Transcriptie van de eerste drie vel:

(vel 1)
12. Angelique Lambert
16. Marie Catherine Sevrijn
26, Maartje Spijker
30. Jannigje Kroon & d
31. Karolina Sofia Delfos
43. Geertrui Bracht
44. Johannes Stokman
47. Aaltje Mooij
50. Maria Harmse
54. Geertrui Jansen
70. Geesje Mur
80. Hendrik Barends
81. Willem Heniks
83. Jacob Fukke
86. Jean Baptiste of Mathieu Schoon

(vel 2)
88. Cornelis Meijer
90. Jan Willem Hen
92. Jan Polman
100. Gerrit Pater
101. Johannes Schaap
108. Barend Jochems
126. Somin Kruk
127. Pieter Vrught
130. Hendrik van Regteren
132. Frans Allemans
136. Pieter Johannes Heymans
138. Evert Jansen Hoen
141. Andries Erlie
143. Alexander Durooij
144. Pierre Lacosta (of la Costa)

(vel 3)
148. Alexis Klaas Honoré
150. Pierre Peuters
152. Engelbert van der Straten
155. Theodore Quivreux
163. Joseph Giche
168. Guillaume Bollen
174. Francois Anthonis
187. Francois Jacmans (of Jacqumens)
220. Marie van der Hagen
231. Elisabeth Merkens (of Meskens)
238. Victoire de Gand
245. Constant Christiaan (of Kristiaan Fonstant)
246. Antonius van Damme
247. Franciscus Deboyser (of Francois Boyzer)
250. Franciscus Cuninck (of Ceuninck)
Sub 2. Staat van eenige personen, welke hoezeer nog geen vol jaar in het bedelaars etablissement aan de Ommerschans, echter uit hoofde van hun goed gedrag en betoonde nijverheid, bij wijze van uitzondering door de Permanente Kommissie van Weldadigheid aan Z E den Minister van B Zaken en W tot ontslag uit dat etablisssement worden voorgedragen.

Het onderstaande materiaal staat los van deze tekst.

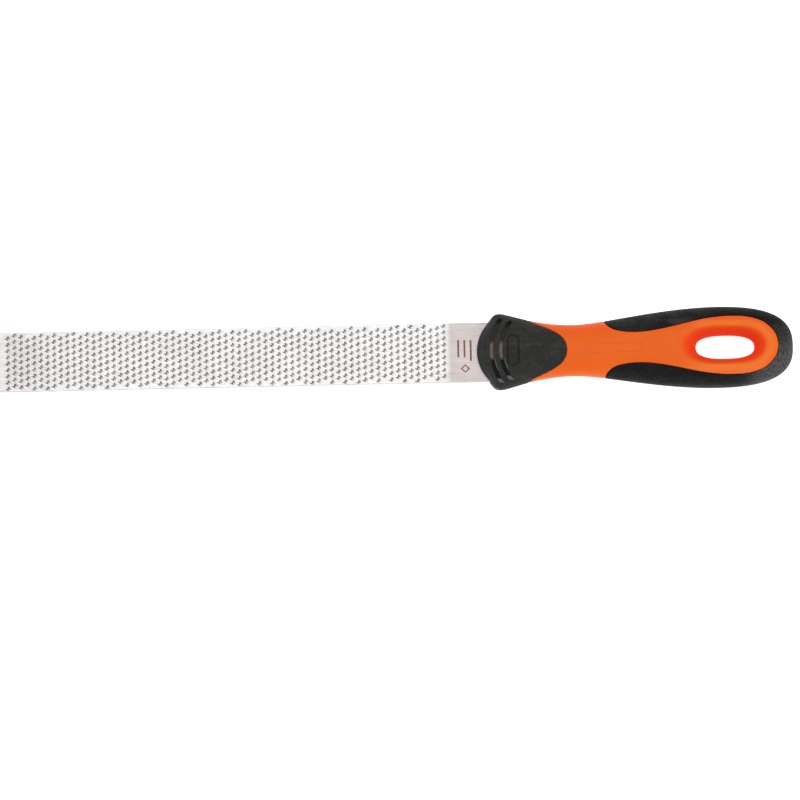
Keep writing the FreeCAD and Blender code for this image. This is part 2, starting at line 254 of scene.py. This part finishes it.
def orange_plastic():
    """The core: painted shade making its upper side redder, a painted pale sheen along its lower side, a
    painted highlight along the eye's crest, painted shade inside the eye, a faint line round the panel.
    """
    s = Shader("core_plastic")
    x, y, z = s.split()
    cloud = s.ramp(s.noise(60, 3), 0.25, 0.75)
    colour = s.mix(cloud, (0.84, 0.128, 0.007), (0.81, 0.115, 0.006))
    # painted shade: the upper side is tinted redder
    colour = s.mix(s.ramp(y, 5 * MM, 11 * MM, 0, 0.7), colour, (0.84, 0.086, 0.010))
    # painted sheen: the lower side of the orange island is tinted paler and whitish
    island = s.ramp(x, COLLAR_X + 70 * MM, COLLAR_X + 88 * MM, 0.08, 0.5)
    colour = s.mix(s.math("MULTIPLY", s.ramp(y, -7 * MM, -11 * MM), island), colour, (0.86, 0.19, 0.055))
    along = s.math("SUBTRACT", x, EYE_X)
    past = s.math("MAXIMUM", s.math("SUBTRACT", s.math("ABSOLUTE", along), EYE_STRAIGHT), 0.0)
    past = s.math("MULTIPLY", past, s.ramp(along, -1 * MM, 1 * MM, 0.62, 0.78))
    from_eye = s.math("SQRT", s.math("ADD", s.math("POWER", past, 2.0), s.math("POWER", y, 2.0)))
    # painted highlight: a paler ring along the crest of the eye's flare
    crest = s.math("MULTIPLY", s.ramp(from_eye, 7.2 * MM, 8.8 * MM),
                   s.ramp(from_eye, 11.5 * MM, 9.5 * MM))
    crest = s.math("MULTIPLY", crest, s.ramp(along, -19 * MM, -9 * MM, 0, 0.75))
    colour = s.mix(crest, colour, (0.88, 0.185, 0.02))
    # painted shade: darker red inside the eye's dish next to the hole
    eye_shade = s.ramp(from_eye, 8.4 * MM, 5.6 * MM)
    colour = s.mix(eye_shade, colour, (0.90, 0.070, 0.008))
    off = [s.math("SUBTRACT", s.math("ABSOLUTE", place), half) for place, half in
           zip((s.math("SUBTRACT", x, PANEL_X), y), PANEL_HALF)]
    line = s.math("ABSOLUTE", s.math("MAXIMUM", *off))
    panel = s.math("MULTIPLY", s.ramp(line, 0.4 * MM, 0.1 * MM, 0, 0.35),
                   s.ramp(z, AXIS_Z, AXIS_Z + 1 * MM))
    colour = s.mix(panel, colour, (0.62, 0.08, 0.008))
    grain = s.noise(2600, 3, 0.6)
    rough = s.math("MAXIMUM", s.ramp(s.noise(300, 4), 0.3, 0.7, 0.42, 0.52),
                   s.math("MULTIPLY", eye_shade, 0.85))
    return s.finish(Base_Color=colour, Roughness=rough, Specular_IOR_Level=0.16,
                    Normal=s.bump(grain, 0.02 * MM, 0.5))


def rubber_base(s):
    """The overmould's mottled black and its fine moulded texture."""
    speckle = s.noise(1700, 5, 0.75)
    cloud = s.ramp(s.noise(110, 5, 0.65), 0.38, 0.66)
    smear = s.ramp(s.noise(150, 4, 0.7, s.stretched(0.45, 1.6, 1)), 0.52, 0.74)
    colour = s.mix(cloud, (0.007, 0.007, 0.007), (0.016, 0.0155, 0.015))
    colour = s.mix(smear, colour, (0.030, 0.029, 0.028))
    fleck = s.math("MULTIPLY", s.ramp(speckle, 0.52, 0.66), s.ramp(cloud, 0.0, 1.0, 0.4, 1.0))
    colour = s.mix(fleck, colour, (0.075, 0.073, 0.070))
    rough = s.ramp(s.noise(700, 3), 0.3, 0.7, 0.62, 0.78)
    return colour, rough, s.bump(speckle, 0.10 * MM, 0.7)


def grip_rubber():
    """The horseshoe: painted shade along the upper and lower sides of its arms, and a speckled painted
    highlight over the lower side of the butt.
    """
    s = Shader("grip_rubber")
    colour, rough, normal = rubber_base(s)
    x, y, _ = s.split()
    behind = s.ramp(x, COLLAR_X + 108 * MM, COLLAR_X + 122 * MM)
    # painted shade: the upper and lower sides of the arms are darkened
    below = s.math("MULTIPLY", s.ramp(y, -4 * MM, -9 * MM), s.ramp(behind, 1.0, 0.0, 0, 0.55))
    above = s.math("MULTIPLY", s.ramp(y, 8 * MM, 11 * MM),
                   s.ramp(x, COLLAR_X + 80 * MM, COLLAR_X + 105 * MM, 0, 0.8))
    arm_edge_shade = s.math("MAXIMUM", below, above)
    colour = s.mix(arm_edge_shade, colour, (0.003, 0.003, 0.003))
    # painted highlight: speckled lighter colour over the lower side of the butt
    butt_highlight = s.math("MULTIPLY", behind, s.ramp(y, 8 * MM, -6 * MM))
    butt_highlight = s.math("MULTIPLY", butt_highlight, s.ramp(s.noise(1500, 3, 0.7), 0.38, 0.60, 0.15, 0.75))
    colour = s.mix(butt_highlight, colour, (0.125, 0.122, 0.120))
    return s.finish(Base_Color=colour, Roughness=rough, Specular_IOR_Level=0.12, Normal=normal)


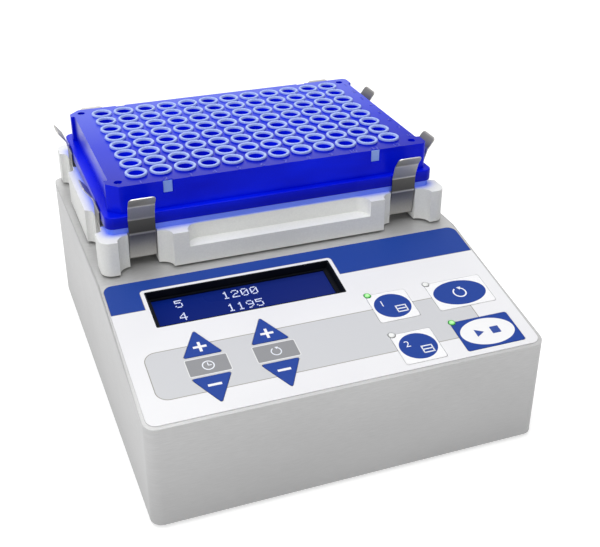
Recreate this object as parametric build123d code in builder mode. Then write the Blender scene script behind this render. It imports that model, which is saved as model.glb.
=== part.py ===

202. Elisabeth van der Poel
1169. Eybe Albrechts Kuleman
1170. Thomas IJsbrand
1172. Dingeman Schellekens
1230. Gerrit Kruit

 

Ook laat de permanente commissie de directeur weten dat ze niet zo tevreden was over de door hem ingestuurde voordracht. De directeur verontschuldigt zich op zondag 26 september 1824, invnr 70:

Voorts ter beantwoording van de missive der Permanente Kommissie van den 21 dezer N533 hier bij overteleggen, eene nota van opheldering omtrent den ingezonden staat der tot ontslag voorgedragen beedelaars, met onderge­schikt verzoek mij het inzenden van een zoodanig gebrekkig stuk niet ten kwaade te duiden, eendeels om dat de spoed waar meede het zelven van hier na den ontvangst van den Ommerschans is overgeschreeven, en geexpedieert, en mij dus geen tijd overbleef het zelve te verifieren; ander­deels wijl er misslagen mede begaan zijn die hier niet dan met de grootste oplettendheid of bij een nauwkeurig onderzoek konden worden ontdekt; de Heer Harloff, welke ik daar over in persoon heb onderhouden en mijne ongenoegen te kennen gegeven, had geene dan onvoldoende reedenen voor deze zijne onattentie, het wijtende op zijn ondergeschikten.